Before using S3 target validation, check the following settings and permissions:

  • Set the DataFormat value for your endpoint's S3Settings to parquet. For more information, see Parquet settings for S3.

  • Ensure that the role assigned to the user account that was used to create the migration task has the correct set of permissions. See Permissions following.

For tasks using ongoing replication (CDC), check the following settings:

Permissions for using S3 target validation

To set up access for using S3 target validation, ensure that the role assigned to the user account that was used to create the migration task has the following set of permissions. Replace the sample values with your values.

{ "Version": "2012-10-17", "Statement": [ { "Sid": "VisualEditor0", "Effect": "Allow", "Action": [ "athena:StartQueryExecution", "athena:GetQueryExecution", "athena:CreateWorkGroup" ], "Resource": "arn:aws:athena:<endpoint_region_code>:<account_id>:workgroup/dms_validation_workgroup_for_task_*" }, { "Effect": "Allow", "Action": [ "glue:CreateDatabase", "glue:DeleteDatabase", "glue:GetDatabase", "glue:GetTables", "glue:CreateTable", "glue:DeleteTable", "glue:GetTable" ], "Resource": [ "arn:aws:glue:<endpoint_region_code>:<account_id>:catalog", "arn:aws:glue:<endpoint_region_code>:<account_id>:database/aws_dms_s3_validation_*", "arn:aws:glue:<endpoint_region_code>:<account_id>:table/aws_dms_s3_validation_*/*", "arn:aws:glue:<endpoint_region_code>:<account_id>:userDefinedFunction/aws_dms_s3_validation_*/*" ] }, { "Effect": "Allow", "Action": [ "s3:GetBucketLocation", "s3:GetObject", "s3:ListBucketMultipartUploads", "s3:AbortMultipartUpload", "s3:ListMultipartUploadParts" ], "Resource": [ "arn:aws:s3:::<bucket_name>", "arn:aws:s3:::<bucket_name>/*" ] } ] }

Limitations for using S3 target validation

View the following additional limitations that apply when using S3 target validation.
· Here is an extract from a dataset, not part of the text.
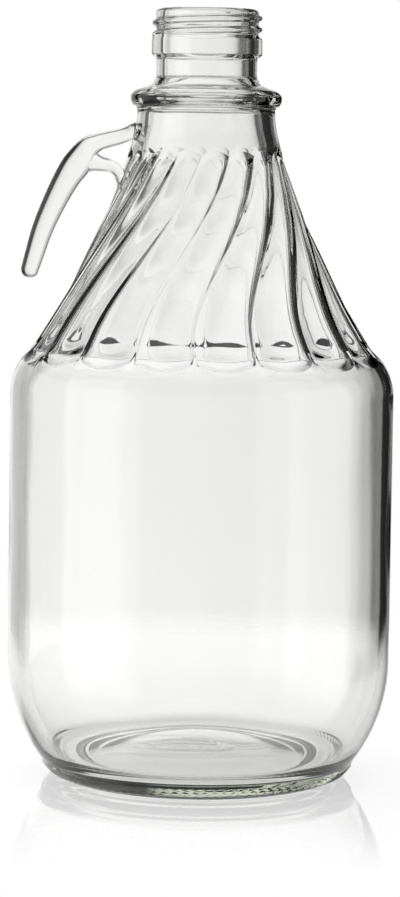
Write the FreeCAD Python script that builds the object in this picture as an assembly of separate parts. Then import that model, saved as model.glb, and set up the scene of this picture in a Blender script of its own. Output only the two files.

For limitations that apply to all validations, see Limitations.

  • Your DatePartitionSequence value needs a Day component. S3 target validation does not support the YYYYMM format.

  • When interval validation is running during CDC, you may see false validation errors in the awsdms_validation_failures_v1 table. These errors occur because AWS DMS migrates changes that arrived during the interval validation into the next day's partition folder. Normally, these changes are written into the current day's partition folder. These false errors are a limitation of validating replication from a dynamic source database to a static target, such as Amazon S3. To investigate these false errors, check for records near the end of the validation window (00:00 UTC), which is when these errors typically appear.

    To minimize the number of false errors, ensure that the CDCLatencySource for the task is low. For information about monitoring latency, see Replication task metrics.

  • Tasks in the failed or stopped state don't validate the previous day's changes. To minimize validation errors because of unexpected failures, create separate validation only tasks with the same table mappings, and source and target endpoints. For more information about validation only tasks, see Using validation only tasks with S3 target validation.

  • The Validation Status column in table statistics reflects the state of the most recent interval validation. As a result, a table which has mismatches might show up as validated after the next day's interval validation. Check the s3_validation_failures folder in the target Amazon S3 bucket for mismatches that occurred more than a day ago.

  • S3 Validation uses the bucketed table feature of Amazon Athena. This allows S3 validation to make a bucketed copy of the target table data. This means that the copy of the table data is divided into subsets that match DMS validation's internal partitioning. Athena bucketed tables have a limit of 100,000 buckets. Any tables that S3 validation attempts to validate that exceed this limit will fail validation. The number of buckets that S3 Validation attempts to create is equal to the following:

    (#records in the table) / (validation partition size setting)

    To work around this limitation, increase the validation partition size setting so that the number of buckets created by S3 Validation is less than 100,000. For more information about bucketing, see Partitioning and bucketing in Athena in the Amazon Athena User Guide.

Using validation only tasks with S3 target validation

A validation only task runs validation on data that is to be migrated without running the migration.

Validation only tasks continue to run, even if the migration task stops, which ensures that AWS DMS doesn't miss the 00:00 UTC interval validation window.

Using validation only tasks with Amazon S3 target endpoints has the following limitations:

  • Amazon S3 Validation for Full-Load Tasks with the Validation-Only setting enabled are supported, but operate differently than Full-Load and Validation-Only tasks for other endpoints. For S3 as a Target, a task of this type validates against only the Full-Load Data in the S3 target, and will not validate against any data migrated as part of a CDC migration. Only use this feature to validate data created by a Full-Load only task. Using this mode to validate data in a target that has an active CDC task running will not produce an effective validation.

  • Validation only tasks only validate changes since the last interval validation window (00:00 UTC). Validation only tasks don't validate full-load data or CDC data from previous days.